The timing, manner, price, and amount of any repurchases will be determined by the company at its discretion based on the evaluation of economic and market conditions, company stock price, applicable legal, contractual, and regulatory requirements, and other factors. The program is expected to be in effect until August 7, 2026, unless extended or until the aggregate repurchase amount that has been approved by the company's Board of Directors has been expended. The program does not require the company to repurchase a specific number of shares, and the company cannot assure stockholders that any shares will be repurchased under the program. The program may be suspended or extended, modified, or can be discontinued at any time.
We are pleased to announce that on August 7, 2025, the Board of Directors declared a distribution for the quarter ended September 30, 2025, of $0.12 per share and a supplemental distribution of $0.02 per share, payable in cash on October 9, 2025, to stockholders of record as of September 18, 2025. Gross leverage was 1.77 times and net leverage was 1.54 times as of June 30, compared to 1.53 times gross and 1.37 times net, respectively, for the previous quarter. With respect to our liquidity, as of June 30, we have approximately $17.3 million in cash, of which approximately $14.4 million was restricted cash, with $29.5 million of capacity under our revolving credit facility with Capital One. Additional information regarding the composition of our portfolio and quarterly financial results are included in our Form 10-Q. With that, I would like to turn the call back over to Suhail.
Speaker 3
Thank you, Andrew. We remain confident in the strength of our platform and the disciplined approach to maintaining and managing the portfolio and cultivating strong origination relationships. As we move through 2025, our priorities continue to be maintaining net stability, delivering sustainable net investment income, and selectively deploying capital into high-quality opportunities with attractive risk-adjusted returns. With increased activity emerging in the middle market, we believe the second half of the year will present compelling investment opportunities. Over the past year, we have made meaningful progress in positioning the company for long-term success, and we're optimistic about our ability to create consistent value for our shareholders going forward. We appreciate your continued support and look forward to updating you on our progress in the quarters ahead. That concludes our prepared remarks. Operator, please open the line up for Q&A.
Speaker 1
Ladies and gentlemen, at this time, we will conduct a question and answer session. If you would like to state a question, please press seven pound on your phone now, and you will be placed in the queue in the order received. Press seven pound at any time to remove yourself from the queue. Please listen for your name to be announced and be prepared to ask your question when prompted. We are now ready to begin. Our first question comes from Christopher Nolan, Ladenburg Thalmann. Go ahead, please.
Speaker 2
Hello all. Andrew, congrats on the promotion.
Speaker 3
Thank you.
Speaker 2
What was the spillover income for the quarter, please?
Speaker 0
I'll have to look up the exact amount of the store of income, but you rightly pointed out that that was the big reason for the distribution to shareholders being in excess of the, you know, tangent assets from operations.
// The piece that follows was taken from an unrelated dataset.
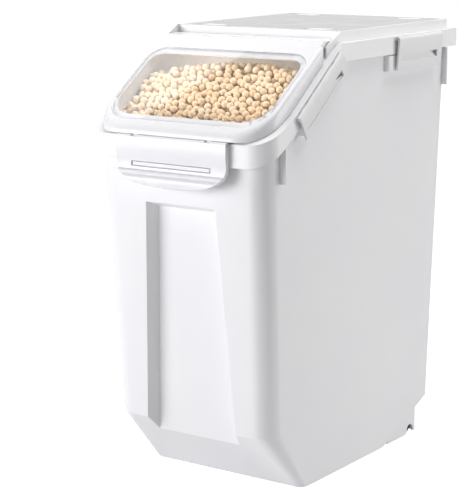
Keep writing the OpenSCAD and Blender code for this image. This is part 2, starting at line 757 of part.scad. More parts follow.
// Side section of the front latch: barrel, plate, bend, two roll beads and a curled foot
module latch_section(x0, x1) {
  side_prism(concat(shifted(arc(0, 0, front_barrel_r, 0, 6), fl_y, fl_z),
    shifted(arc(0, 0, front_barrel_r, 90, 6), fl_y, fl_z),
    [[fl_y - 2.9, fl_z - 13], [fl_y - 1.7, fl_z - slot_drop + 1], [fl_y - 1.6, fl_z - slot_drop - slot_h - 1],
    [fl_out + 3.4, fl_low + 16], [fl_out + 1.9, fl_low + 15.2], [fl_out + 1.1, fl_low + 13.8],
    [fl_out + 1.8, fl_low + 12.2], [fl_out + 1.9, fl_low + 11.4], [fl_out + 1, fl_low + 10.6],
    [fl_out + 0.15, fl_low + 9.2], [fl_out, fl_low + 7], [fl_out + 0.3, fl_low + 3], [fl_out + 1.2, fl_low + 0.7],
    [fl_out + 2.8, fl_low], [fl_y + 0.6, fl_low], [latch_back_y - 0.3, fl_low + 1.6], [latch_back_y, fl_low + 6],
    [latch_back_y, fl_z - 3]]), x0, x1);
}

module latch_front_outline(inset, y0, y1) {
  bow = latch_bow(inset);
  mirrored = [for (i = [11:-1:0]) [-bow[i][0], bow[i][1]]];
  hw = front_latch_w / 2 - inset;
  front_prism(concat(bow, mirrored, [[-hw, fl_z + 5], [hw, fl_z + 5]]), y0, y1);
}

module front_latch() {
  hw = front_latch_w / 2;
  pocket_r = front_lug_r + 0.25;
  pocket_w = front_lug_w / 2 + lug_gap;
  color([0.88, 0.89, 0.92])
  difference() {
    intersection() {
      latch_section(-hw, hw);
      latch_front_outline(0, fl_out - 2, cov_f);
    }
    intersection() {
      side_prism([[fl_y + 0.5, fl_z - front_barrel_r - 1.6], [fl_y + 0.5, fl_low + 2.4], [cov_f + 1, fl_low + 2.4],
        [cov_f + 1, fl_z - front_barrel_r - 1.6]], front_side_t - hw, hw - front_side_t);
      latch_front_outline(front_side_t, fl_y, cov_f + 1);
    }
    rod_x(fl_y, fl_z, front_pin_r + pin_gap, -hw - 1, hw + 1);
    both_sides()
      translate([fl_lug_x, 0, 0]) {
        rod_x(fl_y, fl_z, pocket_r, -pocket_w, pocket_w);
        side_prism([[fl_y - 5, fl_z + 1], [fl_y + 0.65, fl_z + 1], [fl_y + 0.65, fl_z - pocket_r - 0.3],
          [fl_y + 6, fl_z - pocket_r - 0.3], [fl_y + 6, fl_z + 6], [fl_y - 5, fl_z + 6]], -pocket_w, pocket_w);
      }
    translate([-slot_hw, fl_y - 10, catch_z - slot_h / 2])
      cube([2 * slot_hw, 12, slot_h]);
  }
}

module front_latch_pin() {
  color([0.7, 0.71, 0.73])
    rod_x(fl_y, fl_z, front_pin_r, 2 - front_latch_w / 2, front_latch_w / 2 - 2);
}

// One side latch in its own frame: x outwards, y along the hinge, z up
module clip(l, h, ch) {
  low = -h;
  g_top = low + (h - ch) * 0.6 + 6;
  g_low = g_top - 6.8;
  deep = 1.2;
  hole = l * 0.39;
  pocket_r = side_lug_r + 0.25;
  difference() {
    union() {
      rod_y(clip_u, clip_n, side_barrel_r, -l / 2, l / 2);
      translate([0, l / 2, 0])
        rotate([90, 0, 0])
          linear_extrude(height = l)
            polygon(concat([[1.2, low], [clip_t - clip_lean - 1, low], [clip_t - clip_lean, low + 1]],
              arc(clip_t - clip_round, clip_top - clip_round, clip_round, 0, 8),
              [[clip_u - 0.9, clip_top - 0.25], [clip_u - 0.6, clip_n - 1.8], [clip_u + 0.9, clip_n - 2.4],
              [clip_x(-ch, h) - plate_t, -ch], [clip_x(low + 5.4, h) - plate_t, low + 5.4], [0.5, low + 4.2],
              [0.5, low + 1]]));
    }
    rod_y(clip_u, clip_n, side_pin_r + pin_gap, -l / 2 - 1, l / 2 + 1);
    for (s = [-l * 0.3, l * 0.3]) {
      rod_y(clip_u, clip_n, pocket_r, s - lug_w / 2 - lug_gap, s + lug_w / 2 + lug_gap);
      translate([-1, s - lug_w / 2 - lug_gap, clip_n - pocket_r - 0.1])
        cube([clip_u + 0.9, lug_w + 2 * lug_gap, pocket_r + 5]);
    }
    translate([0, hole, 0])
      rotate([90, 0, 0])
        linear_extrude(height = l * 0.82)
          polygon([[clip_x(g_top, h) + 1, g_top + 1], [clip_x(g_top, h), g_top], [clip_x(g_low, h) - deep, g_low],
            [clip_x(g_low, h) + 1, g_low - 0.6]]);
    side_prism([[hole - 16, g_top], [hole, g_top], [hole, g_low]], clip_x(g_low, h) - plate_t - 1.5, clip_t + 1);
  }
}

module clip_pin(l) {
  color([0.7, 0.71, 0.73])
    rod_y(clip_u, clip_n, side_pin_r, 2 - l / 2, l / 2 - 2);
}

module latch_slope_right() {
  color([0.95, 0.95, 0.96])
    at_slope_clip()
      clip(clip_l_slope, clip_h_slope, collar_h_slope);
}

module latch_slope_left() {
  mirror([1, 0, 0])
    latch_slope_right();
}

module latch_rear_right() {
  color([0.95, 0.95, 0.96])
    at_rear_clip()
      clip(clip_l_rear, clip_h_rear, collar_h);
}

module latch_rear_left() {
  mirror([1, 0, 0])
    latch_rear_right();
}

module pin_slope_right() {
  at_slope_clip()
    clip_pin(clip_l_slope);
}

module pin_slope_left() {
  mirror([1, 0, 0])
    pin_slope_right();
}

module pin_rear_right() {
  at_rear_clip()
    clip_pin(clip_l_rear);
}

module pin_rear_left() {
  mirror([1, 0, 0])
    pin_rear_right();
}

bin_body();
foot_pads();
axle_left();
axle_right();
wheel_left();
wheel_right();
cover_frame();
rim_seal();
top_panel();
stack_pads();
lid_frame();
lid_window();
lid_seal();
hinge_pin_left();
hinge_pin_right();
front_latch();
front_latch_pin();
latch_slope_left();
latch_slope_right();
latch_rear_left();
latch_rear_right();
pin_slope_left();
pin_slope_right();
pin_rear_left();
pin_rear_right();
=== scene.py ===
import json
import math

import bmesh
import bpy
import numpy as np
from mathutils import Matrix, Vector
from mathutils.bvhtree import BVHTree
from mathutils.kdtree import KDTree


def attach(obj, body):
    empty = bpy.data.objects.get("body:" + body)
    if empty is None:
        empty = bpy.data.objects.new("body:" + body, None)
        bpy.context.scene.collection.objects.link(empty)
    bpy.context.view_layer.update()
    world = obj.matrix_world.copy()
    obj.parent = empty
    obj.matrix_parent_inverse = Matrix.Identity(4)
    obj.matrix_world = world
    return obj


# Looks of the wheeled rice bin: its plastics, clear window, rubber and steel, the beans inside,
# a plain pale floor, soft studio light and the camera. All sizes are in metres.

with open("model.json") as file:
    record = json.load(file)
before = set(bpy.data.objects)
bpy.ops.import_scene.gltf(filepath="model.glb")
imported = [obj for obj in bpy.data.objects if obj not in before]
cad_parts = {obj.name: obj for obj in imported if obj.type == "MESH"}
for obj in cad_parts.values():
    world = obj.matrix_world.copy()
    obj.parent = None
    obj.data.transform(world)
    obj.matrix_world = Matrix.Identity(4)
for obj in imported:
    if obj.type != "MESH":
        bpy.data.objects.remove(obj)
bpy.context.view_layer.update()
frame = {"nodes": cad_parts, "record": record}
nodes = frame["nodes"]
scene = bpy.context.scene
rng = np.random.default_rng(7)
UP = Vector((0, 0, 1))

# ---------------------------------------------------------------- camera

CAMERA_AT = (0.98374, -1.47361, 0.58526)
CAMERA_YAW = math.radians(35.45)
CAMERA_PITCH = math.radians(11.44)
CAMERA_ROLL = math.radians(-0.37)
CAMERA_LENS = 124.27
CAMERA_SENSOR = 36.0
CAMERA_SEES = (0.1, 30.0)


def make_camera():
    data = bpy.data.cameras.new("camera")
    data.lens = CAMERA_LENS
    data.sensor_width = CAMERA_SENSOR
    data.clip_start, data.clip_end = CAMERA_SEES
    cam = bpy.data.objects.new("camera", data)
    scene.collection.objects.link(cam)
    back = Vector((math.sin(CAMERA_YAW) * math.cos(CAMERA_PITCH),
                   -math.cos(CAMERA_YAW) * math.cos(CAMERA_PITCH),
                   math.sin(CAMERA_PITCH)))
    right = Vector((math.cos(CAMERA_YAW), math.sin(CAMERA_YAW), 0))
    up = back.cross(right)
    x_axis = math.cos(CAMERA_ROLL) * right + math.sin(CAMERA_ROLL) * up
    y_axis = -math.sin(CAMERA_ROLL) * right + math.cos(CAMERA_ROLL) * up
    turn = Matrix((x_axis, y_axis, back)).transposed()
    cam.matrix_world = Matrix.Translation(CAMERA_AT) @ turn.to_4x4()
    scene.camera = cam


make_camera()

# ---------------------------------------------------------------- materials


class Nodes:
    """Short ways to add and join the nodes of one tree."""

    def __init__(self, tree):
        self.tree = tree

    def add(self, kind, **settings):
        node = self.tree.nodes.new(kind)
        for key, value in settings.items():
            setattr(node, key, value)
        return node

    def link(self, source, target):
        self.tree.links.new(source, target)

    def math(self, operation, first, second, third=None):
        """A Math node; each operand is a number or an output of another node."""
        node = self.add("ShaderNodeMath", operation=operation)
        for socket, value in zip(node.inputs, (first, second, third)):
            if isinstance(value, (int, float)):
                socket.default_value = value
            elif value is not None:
                self.link(value, socket)
        return node.outputs[0]

    def spread(self, source, low, high, start=0.3, end=0.7):
        """Maps start..end, by default the middle of a noise, to low..high."""
        node = self.add("ShaderNodeMapRange")
        for key, value in (("From Min", start), ("From Max", end), ("To Min", low), ("To Max", high)):
            node.inputs[key].default_value = value
        self.link(source, node.inputs["Value"])
        return node.outputs["Result"]

    def ray_is(self, *kinds):
        """1 for rays of any of the two named kinds, else 0."""
        rays = self.add("ShaderNodeLightPath")
        return self.math("MAXIMUM", *(rays.outputs[f"Is {kind} Ray"] for kind in kinds))


class Shader(Nodes):
    """A material with a Principled shader, and short ways to add nodes to it."""

    def __init__(self, name, **inputs):
        self.material = bpy.data.materials.new(name)
        self.material.use_nodes = True
        super().__init__(self.material.node_tree)
        self.main = self.tree.nodes["Principled BSDF"]
        self.output = self.tree.nodes["Material Output"]
        self.place = self.add("ShaderNodeTexCoord").outputs["Object"]
        for key, value in inputs.items():
            self.main.inputs[key.replace("_", " ")].default_value = value

    def noise(self, scale, detail=2.0, rough=0.5, vector=None):
        node = self.add("ShaderNodeTexNoise")
        node.inputs["Scale"].default_value = scale
        node.inputs["Detail"].default_value = detail
        node.inputs["Roughness"].default_value = rough
        self.link(vector or self.place, node.inputs["Vector"])
        return node.outputs["Fac"]

    def blend(self, factor, first, second):
        node = self.add("ShaderNodeMix", data_type="RGBA")
        for key, value in (("A", first), ("B", second)):
            socket = next(s for s in node.inputs if s.name == key and s.type == "RGBA")
            if isinstance(value, tuple):
                socket.default_value = (*value, 1.0)
            else:
                self.link(value, socket)
        self.link(factor, node.inputs["Factor"])
        return next(s for s in node.outputs if s.type == "RGBA")

    def colour(self, factor, first, second):
        """Base colour that goes from the first to the second with the factor."""
        self.link(self.blend(factor, first, second), self.main.inputs["Base Color"])

    def roughness(self, source, low, high):
        self.link(self.spread(source, low, high), self.main.inputs["Roughness"])

    def bump(self, height, distance, strength=1.0, edge=0.0):
        """Surface relief; edge is the radius of the soft edges under it."""
        node = self.add("ShaderNodeBump")
        node.inputs["Distance"].default_value = distance
        node.inputs["Strength"].default_value = strength
        if edge > 0:
            bevel = self.add("ShaderNodeBevel", samples=6)
            bevel.inputs["Radius"].default_value = edge
            self.link(bevel.outputs["Normal"], node.inputs["Normal"])
        self.link(height, node.inputs["Height"])
        self.link(node.outputs["Normal"], self.main.inputs["Normal"])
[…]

The dividend income before taxes is $0.06 a share, was about $0.04 a share after taxes, and negative $0.03 a share after taking into account losses. The distribution of $0.12 a share with the supplemental of $0.02 is obviously in excess of that, and that, as you pointed out, is related to the spillback.
Speaker 2
Okay. On a broader question, you guys are running with a really high leverage. The profitability is somewhat low, and the after quality is actually pretty good. I'm just trying to understand, you know, what is the strategy to improve returns, please.
Speaker 3
Yeah, it's a great question, Christopher. I think, if I recall, you probably asked a similar question last quarter as well. I think that the main issue for the vehicle right now is the expense base. As we grow our assets under management, or Investcorp's private credit business, we can draw some of those expenses across a variety of areas. That's going to improve the profitability of the BDC. At a high level, that is, you know, we've mentioned that before, and we continue to focus on that. As you guys have pointed out, it's taken us a few quarters to stabilize the book. We feel very, very good about where we are today on a close down. Income is fairly steady, and we're deploying capital at a decent pace as resalings come in.
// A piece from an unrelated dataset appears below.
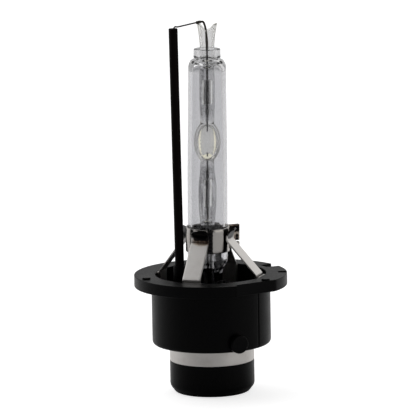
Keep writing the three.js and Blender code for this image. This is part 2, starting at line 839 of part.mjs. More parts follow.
// The lower lead: from the lower foil down through the stem's bore to the cap's axis and the contact.
function lowerLead() {
  const shankTop = webBottom - bond + contactShankHeight;
  return wire([
    [0, 0, webBottom - contactHeadHeight],
    [0, 0, shankTop + 2 * bond],
    aimed(0, 0, arcCentre + openBelow - 2.5),
    aimed(0, 0, arcCentre + openBelow + 0.3),
    aimed(0, 0, arcCentre + lowerFoilBottom - 2 * bond),
  ], leadDia);
}

// ---- Assembly ----

const sleeveInner = stemRadius + aimOffset(seat - stemBelowSeat) + 2 * bond;
const sleeveTop = plateBottom - bond;
const sleeve = tube(sleeveInner, sleeveInner + sleeveWall, webTop + bond, sleeveTop, 24);
const foil = (from, to) => block(0, 0, foilThickness, foilWidth, arcCentre + from, arcCentre + to);
const upperElectrode = electrode().translate(0, 0, arcCentre + foilFromCentre);
const lowerElectrode = electrode().rotateX(Math.PI).translate(0, 0, arcCentre - foilFromCentre);
const returnTube = tube(returnTubeBore / 2, returnTubeDia / 2, tubeBottom, seat + returnTubeTop, 16);

add(part, "cap_shell", capShell(), blackPlastic);
add(part, "nose_insulator", noseInsulator(), blackPlastic);
add(part, "contact_ring", contactRing(), nickel);
add(part, "centre_contact", centreContact(), nickel);
add(part, "well_plate", wellPlate(), innerPlastic);
add(part, "mounting_ring", mountingRing(), springSteel);
add(part, "insulating_sleeve", sleeve, paleCeramic);
[0, 90, 180, -90].forEach((angle, i) => {
  add(part, `support_finger_${i + 1}`, supportFinger(angle), springSteel, angle);
});
add(part, "return_tube", leaning(returnTube), ceramic);
add(part, "return_wire", returnWire(), nickel);
add(part, "lower_lead", lowerLead(), nickel);

add(burner, "outer_bulb", outerBulb(), clearGlass);
add(burner, "arc_tube", arcTube(), clearGlass);
add(burner, "halide_salts", halideSalts(), salt);
add(burner, "upper_electrode", upperElectrode, tungsten);
add(burner, "lower_electrode", lowerElectrode, tungsten);
add(burner, "upper_foil", foil(foilFromCentre, upperFoilTop), molybdenum, upperFoilAngle);
add(burner, "lower_foil", foil(lowerFoilBottom, -foilFromCentre), molybdenum, lowerFoilAngle);
add(burner, "upper_lead", upperLead(), nickel);
add(burner, "clamp_band", clampBand(), springSteel, earAngle);
add(burner, "lead_joint", leadJoint(), nickel);

export default part;
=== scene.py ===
import json
import math
import bmesh
import bpy
import numpy as np
from mathutils import Matrix, Vector


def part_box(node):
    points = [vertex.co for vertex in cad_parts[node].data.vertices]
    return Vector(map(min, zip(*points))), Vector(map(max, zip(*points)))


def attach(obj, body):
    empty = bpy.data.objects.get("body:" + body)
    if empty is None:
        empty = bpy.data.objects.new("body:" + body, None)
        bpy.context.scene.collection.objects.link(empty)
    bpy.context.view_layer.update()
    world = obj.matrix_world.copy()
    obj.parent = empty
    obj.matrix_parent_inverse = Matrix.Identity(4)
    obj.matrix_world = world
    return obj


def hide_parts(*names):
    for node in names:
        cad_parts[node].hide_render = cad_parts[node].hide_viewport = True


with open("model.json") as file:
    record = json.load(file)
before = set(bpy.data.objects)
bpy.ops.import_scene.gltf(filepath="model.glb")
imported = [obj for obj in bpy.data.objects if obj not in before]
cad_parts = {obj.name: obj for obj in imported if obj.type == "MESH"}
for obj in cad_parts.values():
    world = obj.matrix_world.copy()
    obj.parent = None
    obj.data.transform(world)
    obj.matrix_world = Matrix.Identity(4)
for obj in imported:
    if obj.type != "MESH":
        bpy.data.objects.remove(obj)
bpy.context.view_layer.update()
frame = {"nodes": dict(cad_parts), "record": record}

# A gas-discharge headlight bulb: socket cap, clamped clear bulb round an arc tube, ceramic return tube.
# Lengths in the dictionaries are millimetres, angles are degrees, heights stand over the nose's flat end
# unless they are said to stand over the seating plane.

scene = bpy.context.scene
mm = 0.001
record = frame["record"]
mountHeight = {m["name"]: m["pos_m"][2] / mm for m in record["mounts"]}
seat = mountHeight["seat_face"]
flangeBottom = mountHeight["flange_underside"]


# Camera, floor and light.

studio = {
    "azimuth": 20.0,
    "elevation": 10.0,
    "roll": -1.0,
    "distance": 900.0,
    "aimHeight": 38.25,
    "aimSide": 0.1,
    "frameWidth": 87.5,
    "sensor": 36.0,
    "floorSize": 30000.0,
    "floorGlow": 0.7,
    "mirrorDim": 0.5,
    # Brightness by bearing, from straight behind the bulb (0) to the camera's side (1).
    "surround": [(0.0, 1.0), (0.14, 0.95), (0.3, 0.55), (0.5, 0.2), (0.6, 0.05), (1.0, 0.02)],
}


def placeCamera(s):
    a, e = math.radians(s["azimuth"]), math.radians(s["elevation"])
    away = Vector((math.sin(a) * math.cos(e), -math.cos(a) * math.cos(e), math.sin(e)))
    data = bpy.data.cameras.new("camera")
    data.sensor_width = s["sensor"]
    data.lens = s["sensor"] * s["distance"] / s["frameWidth"]
    data.clip_start = 0.01
    camera = bpy.data.objects.new("camera", data)
    scene.collection.objects.link(camera)
    aimPoint = Vector((math.cos(a) * s["aimSide"], math.sin(a) * s["aimSide"], s["aimHeight"])) * mm
    camera.location = aimPoint + away * s["distance"] * mm
    turn = (-away).to_track_quat("-Z", "Y").to_matrix() @ Matrix.Rotation(math.radians(s["roll"]), 3, "Z")
    camera.rotation_euler = turn.to_euler()
    scene.camera = camera


placeCamera(studio)


# Small node helper.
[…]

We are very cautious about the fact that we are not trying to get that leverage number too much higher than what our stated goal is, to be at that 1.5-ish on the high end. Hopefully, that kind of gives you a sense of where we are headed.
Speaker 2
Thank you. I guess on the leverage ratio, should we expect portfolio contraction in coming quarters to get the leverage ratio back down?
Speaker 3
Actually, two things. One, we do expect repayments to pick up in the second half of the year, so that's going to be an absolutely leveraging event. To the extent we don't find decent assets to replace those with, and we have a line of sight to some assets that we think are going to get refinanced. The market overall, as I stated in my prepared comments, is improving. Eminent market is improving. We do see that we do expect a number of positions that are going to get refinanced. That's one. Secondly, you know, we watch the leverage number pretty carefully. With respect to deployments, we try to measure our deployments and where we are on the, you know, and total leverage.
Speaker 2
Okay. If my final question is, given where the stock is trading, which is somewhere around 50% of NAV, can you guys, I mean, Monroe Capital recently sold all of its BDC assets to a related entity within the broader Monroe Capital and converted itself to cash and then, you know, sold the cash to Horizon, which is another Monroe vehicle. Have you ever, guys, ever considered this, you know, wrapping up the BDC, converting it to cash, enabling, you know, investors to, you know, get an improved return on the stock?
Speaker 3
We think about a lot of things, Christopher. Our branding focus is to improve shareholder value, and in order to do that, you've got to start with stabilizing the book, making sure that the book is stable. I'm not intimately familiar with the transaction that you're describing, so we will study that. That's on the news box, and I haven't really paid much attention to it to date.
Speaker 2
Okay. Thanks. Okay. That's good. That's all. Thank you very much for taking my questions.
Speaker 3
Thank you.
Speaker 1
Thank you very much. If you have any questions, please press seven pound. I don't see any other questions, sir.
Speaker 3
Okay. Thank you, Luke. Thank you, everyone, for dialing in, and we look forward to speaking with you all again at the end of the next quarter. Thank you, Luke.
Speaker 1
You're welcome. This concludes today's conference call. Thank you, everyone, for attending.